- Data
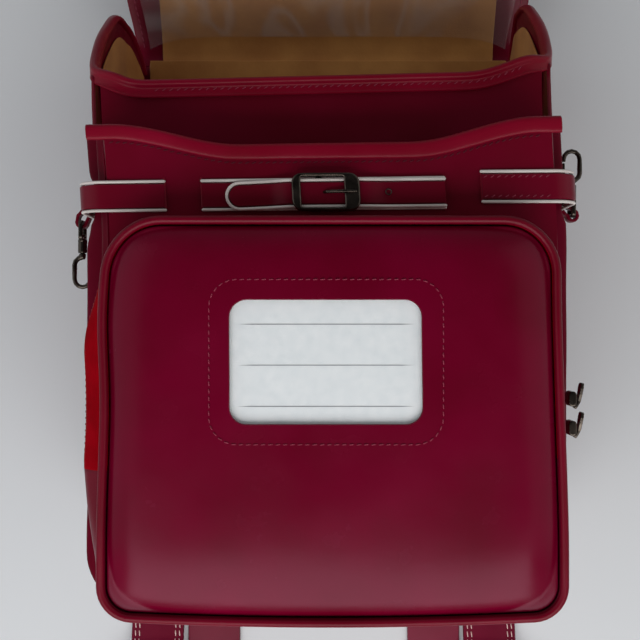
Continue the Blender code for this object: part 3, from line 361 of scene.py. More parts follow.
def correctedLeather(name, dark, light, roughness, grain=0.9, depth=0.07, gloss=0.16):
    # corrected and pressed cowhide: a pigmented, semi-gloss skin with fine pebbles about a millimetre apart,
    # slightly lighter where it is stretched, and duller patches from handling
    made, tree, shader, place = newMaterial(name, Roughness=roughness, Specular_IOR_Level=gloss)
    patches = addNode(tree, "ShaderNodeTexNoise", {"Scale": 18.0, "Detail": 3.0}, {"Vector": place})
    colourBetween(tree, shader, (patches, "Fac"), dark, light)
    dull = addNode(tree, "ShaderNodeTexNoise", {"Scale": 45.0, "Detail": 4.0}, {"Vector": place})
    spread = addNode(tree, "ShaderNodeMapRange", {"To Min": roughness - 0.05, "To Max": roughness + 0.08},
                     {"Value": (dull, "Fac")})
    tree.links.new(spread.outputs["Result"], shader.inputs["Roughness"])
    pebbles = addNode(tree, "ShaderNodeTexVoronoi", {"Scale": 1000.0 / grain}, {"Vector": place})
    creases = addNode(tree, "ShaderNodeTexNoise", {"Scale": 160.0, "Detail": 5.0}, {"Vector": place})
    fine = addNode(tree, "ShaderNodeBump", {"Strength": depth, "Distance": 0.0002},
                   {"Height": (pebbles, "Distance")})
    broad = addNode(tree, "ShaderNodeBump", {"Strength": depth * 1.2, "Distance": 0.0006},
                    {"Height": (creases, "Fac"), "Normal": (fine, "Normal")})
    tree.links.new(broad.outputs["Normal"], shader.inputs["Normal"])
    return made


def liningSplit(name):
    # tan pigskin split: matt, with pores in groups and a soft uneven tone
    made, tree, shader, place = newMaterial(name, Roughness=0.78, Sheen_Weight=0.1)
    tone = addNode(tree, "ShaderNodeTexNoise", {"Scale": 30.0, "Detail": 4.0}, {"Vector": place})
    colourBetween(tree, shader, (tone, "Fac"), "#a4662a", "#c88a44")
    pores = addNode(tree, "ShaderNodeTexVoronoi", {"Scale": 520.0}, {"Vector": place})
    bump = addNode(tree, "ShaderNodeBump", {"Strength": 0.18, "Distance": 0.0003},
                   {"Height": (pores, "Distance")})
    tree.links.new(bump.outputs["Normal"], shader.inputs["Normal"])
    return made


def wovenTape(name):
    # polyester zip tape: herringbone rows about 0.8 mm apart, drawn with two crossing waves
    made, tree, shader, place = newMaterial(name, Roughness=0.85, Specular_IOR_Level=0.03)
    tone = addNode(tree, "ShaderNodeTexNoise", {"Scale": 60.0}, {"Vector": place})
    colourBetween(tree, shader, (tone, "Fac"), "#80000a", "#980010")
    warp = addNode(tree, "ShaderNodeTexWave", {"Scale": 400.0, "bands_direction": "X"}, {"Vector": place})
    weft = addNode(tree, "ShaderNodeTexWave", {"Scale": 400.0, "bands_direction": "Z"}, {"Vector": place})
    both = addNode(tree, "ShaderNodeMath", {"operation": "MULTIPLY"}, {0: (warp, "Fac"), 1: (weft, "Fac")})
    bump = addNode(tree, "ShaderNodeBump", {"Strength": 0.3, "Distance": 0.0003}, {"Height": (both, "Value")})
    tree.links.new(bump.outputs["Normal"], shader.inputs["Normal"])
    return made


def mouldedPlastic(name, dark, light, roughness):
    # extruded soft PVC edging: even and slightly glossy, a little grubby in patches
    made, tree, shader, place = newMaterial(name, Roughness=roughness, IOR=1.53)
    tone = addNode(tree, "ShaderNodeTexNoise", {"Scale": 55.0, "Detail": 3.0}, {"Vector": place})
    colourBetween(tree, shader, (tone, "Fac"), dark, light)
    bump = addNode(tree, "ShaderNodeBump", {"Strength": 0.08, "Distance": 0.0002}, {"Height": (tone, "Fac")})
    tree.links.new(bump.outputs["Normal"], shader.inputs["Normal"])
    return made


def platedZinc(name, dark, light, roughness):
    # tumbled zinc alloy, plated gunmetal: soft dark mirror with cloudy wear
    made, tree, shader, place = newMaterial(name, Metallic=1.0, Roughness=roughness)
    tone = addNode(tree, "ShaderNodeTexNoise", {"Scale": 120.0, "Detail": 5.0}, {"Vector": place})
    colourBetween(tree, shader, (tone, "Fac"), dark, light)
    wear = addNode(tree, "ShaderNodeMapRange", {"To Min": roughness - 0.06, "To Max": roughness + 0.12},
                   {"Value": (tone, "Fac")})
    tree.links.new(wear.outputs["Result"], shader.inputs["Roughness"])
    return made


def clearVinyl(name, waviness, haze, highlightStreakAlpha):
    # soft clear PVC sheet: lets nearly all light through, with a faint haze and wavy gloss; narrow whiter streaks
    # where the wave noise passes its middle are painted highlights, standing in for the sheet's wavy glare
    made, tree, shader, place = newMaterial(name, Roughness=0.12, IOR=1.53, Alpha=haze)
    shader.inputs["Base Color"].default_value = linear("#e4e0dc")
    waves = addNode(tree, "ShaderNodeTexNoise", {"Scale": 15.0, "Detail": 2.0, "Distortion": 1.0},
                    {"Vector": place})
    bump = addNode(tree, "ShaderNodeBump", {"Strength": waviness, "Distance": 0.002}, {"Height": (waves, "Fac")})
    tree.links.new(bump.outputs["Normal"], shader.inputs["Normal"])
    # painted highlight: where the wave noise is near its middle the sheet is made more opaque in its near-white
    # colour, so light streaks show over what lies behind
    if highlightStreakAlpha:
        highlightStreaks = addNode(tree, "ShaderNodeValToRGB", {}, {"Fac": (waves, "Fac")})
        for stop, at in zip(highlightStreaks.color_ramp.elements, (0.44, 0.56)):
            stop.position = at
            stop.color = (haze, haze, haze, 1)
        ridge = highlightStreaks.color_ramp.elements.new(0.5)
        ridge.color = (highlightStreakAlpha, highlightStreakAlpha, highlightStreakAlpha, 1)
        tree.links.new(highlightStreaks.outputs["Color"], shader.inputs["Alpha"])
    return made


def spunThread(name, dark, light):
    # bonded polyester thread: three plies show as fine diagonal bands 0.5 mm apart
    made, tree, shader, place = newMaterial(name, Roughness=0.6, Specular_IOR_Level=0.2)
    plies = addNode(tree, "ShaderNodeTexWave", {"Scale": 600.0, "bands_direction": "DIAGONAL"}, {"Vector": place})
    colourBetween(tree, shader, (plies, "Fac"), dark, light, 0.2, 0.8)
    return made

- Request
Output the complete data exactly as written.

- Full answer
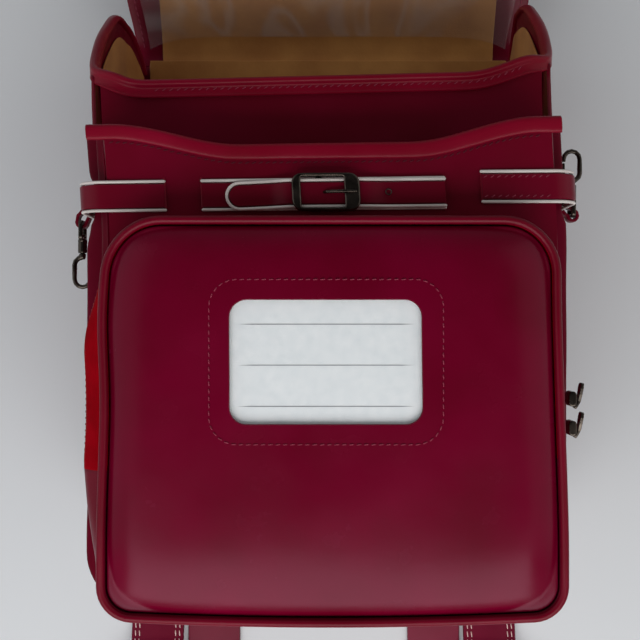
Continue the Blender code for this object: part 3, from line 361 of scene.py. More parts follow.
def correctedLeather(name, dark, light, roughness, grain=0.9, depth=0.07, gloss=0.16):
    # corrected and pressed cowhide: a pigmented, semi-gloss skin with fine pebbles about a millimetre apart,
    # slightly lighter where it is stretched, and duller patches from handling
    made, tree, shader, place = newMaterial(name, Roughness=roughness, Specular_IOR_Level=gloss)
    patches = addNode(tree, "ShaderNodeTexNoise", {"Scale": 18.0, "Detail": 3.0}, {"Vector": place})
    colourBetween(tree, shader, (patches, "Fac"), dark, light)
    dull = addNode(tree, "ShaderNodeTexNoise", {"Scale": 45.0, "Detail": 4.0}, {"Vector": place})
    spread = addNode(tree, "ShaderNodeMapRange", {"To Min": roughness - 0.05, "To Max": roughness + 0.08},
                     {"Value": (dull, "Fac")})
    tree.links.new(spread.outputs["Result"], shader.inputs["Roughness"])
    pebbles = addNode(tree, "ShaderNodeTexVoronoi", {"Scale": 1000.0 / grain}, {"Vector": place})
    creases = addNode(tree, "ShaderNodeTexNoise", {"Scale": 160.0, "Detail": 5.0}, {"Vector": place})
    fine = addNode(tree, "ShaderNodeBump", {"Strength": depth, "Distance": 0.0002},
                   {"Height": (pebbles, "Distance")})
    broad = addNode(tree, "ShaderNodeBump", {"Strength": depth * 1.2, "Distance": 0.0006},
                    {"Height": (creases, "Fac"), "Normal": (fine, "Normal")})
    tree.links.new(broad.outputs["Normal"], shader.inputs["Normal"])
    return made


def liningSplit(name):
    # tan pigskin split: matt, with pores in groups and a soft uneven tone
    made, tree, shader, place = newMaterial(name, Roughness=0.78, Sheen_Weight=0.1)
    tone = addNode(tree, "ShaderNodeTexNoise", {"Scale": 30.0, "Detail": 4.0}, {"Vector": place})
    colourBetween(tree, shader, (tone, "Fac"), "#a4662a", "#c88a44")
    pores = addNode(tree, "ShaderNodeTexVoronoi", {"Scale": 520.0}, {"Vector": place})
    bump = addNode(tree, "ShaderNodeBump", {"Strength": 0.18, "Distance": 0.0003},
                   {"Height": (pores, "Distance")})
    tree.links.new(bump.outputs["Normal"], shader.inputs["Normal"])
    return made


def wovenTape(name):
    # polyester zip tape: herringbone rows about 0.8 mm apart, drawn with two crossing waves
    made, tree, shader, place = newMaterial(name, Roughness=0.85, Specular_IOR_Level=0.03)
    tone = addNode(tree, "ShaderNodeTexNoise", {"Scale": 60.0}, {"Vector": place})
    colourBetween(tree, shader, (tone, "Fac"), "#80000a", "#980010")
    warp = addNode(tree, "ShaderNodeTexWave", {"Scale": 400.0, "bands_direction": "X"}, {"Vector": place})
    weft = addNode(tree, "ShaderNodeTexWave", {"Scale": 400.0, "bands_direction": "Z"}, {"Vector": place})
    both = addNode(tree, "ShaderNodeMath", {"operation": "MULTIPLY"}, {0: (warp, "Fac"), 1: (weft, "Fac")})
    bump = addNode(tree, "ShaderNodeBump", {"Strength": 0.3, "Distance": 0.0003}, {"Height": (both, "Value")})
    tree.links.new(bump.outputs["Normal"], shader.inputs["Normal"])
    return made


def mouldedPlastic(name, dark, light, roughness):
    # extruded soft PVC edging: even and slightly glossy, a little grubby in patches
    made, tree, shader, place = newMaterial(name, Roughness=roughness, IOR=1.53)
    tone = addNode(tree, "ShaderNodeTexNoise", {"Scale": 55.0, "Detail": 3.0}, {"Vector": place})
    colourBetween(tree, shader, (tone, "Fac"), dark, light)
    bump = addNode(tree, "ShaderNodeBump", {"Strength": 0.08, "Distance": 0.0002}, {"Height": (tone, "Fac")})
    tree.links.new(bump.outputs["Normal"], shader.inputs["Normal"])
    return made


def platedZinc(name, dark, light, roughness):
    # tumbled zinc alloy, plated gunmetal: soft dark mirror with cloudy wear
    made, tree, shader, place = newMaterial(name, Metallic=1.0, Roughness=roughness)
    tone = addNode(tree, "ShaderNodeTexNoise", {"Scale": 120.0, "Detail": 5.0}, {"Vector": place})
    colourBetween(tree, shader, (tone, "Fac"), dark, light)
    wear = addNode(tree, "ShaderNodeMapRange", {"To Min": roughness - 0.06, "To Max": roughness + 0.12},
                   {"Value": (tone, "Fac")})
    tree.links.new(wear.outputs["Result"], shader.inputs["Roughness"])
    return made


def clearVinyl(name, waviness, haze, highlightStreakAlpha):
    # soft clear PVC sheet: lets nearly all light through, with a faint haze and wavy gloss; narrow whiter streaks
    # where the wave noise passes its middle are painted highlights, standing in for the sheet's wavy glare
    made, tree, shader, place = newMaterial(name, Roughness=0.12, IOR=1.53, Alpha=haze)
    shader.inputs["Base Color"].default_value = linear("#e4e0dc")
    waves = addNode(tree, "ShaderNodeTexNoise", {"Scale": 15.0, "Detail": 2.0, "Distortion": 1.0},
                    {"Vector": place})
    bump = addNode(tree, "ShaderNodeBump", {"Strength": waviness, "Distance": 0.002}, {"Height": (waves, "Fac")})
    tree.links.new(bump.outputs["Normal"], shader.inputs["Normal"])
    # painted highlight: where the wave noise is near its middle the sheet is made more opaque in its near-white
    # colour, so light streaks show over what lies behind
    if highlightStreakAlpha:
        highlightStreaks = addNode(tree, "ShaderNodeValToRGB", {}, {"Fac": (waves, "Fac")})
        for stop, at in zip(highlightStreaks.color_ramp.elements, (0.44, 0.56)):
            stop.position = at
            stop.color = (haze, haze, haze, 1)
        ridge = highlightStreaks.color_ramp.elements.new(0.5)
        ridge.color = (highlightStreakAlpha, highlightStreakAlpha, highlightStreakAlpha, 1)
        tree.links.new(highlightStreaks.outputs["Color"], shader.inputs["Alpha"])
    return made


def spunThread(name, dark, light):
    # bonded polyester thread: three plies show as fine diagonal bands 0.5 mm apart
    made, tree, shader, place = newMaterial(name, Roughness=0.6, Specular_IOR_Level=0.2)
    plies = addNode(tree, "ShaderNodeTexWave", {"Scale": 600.0, "bands_direction": "DIAGONAL"}, {"Vector": place})
    colourBetween(tree, shader, (plies, "Fac"), dark, light, 0.2, 0.8)
    return made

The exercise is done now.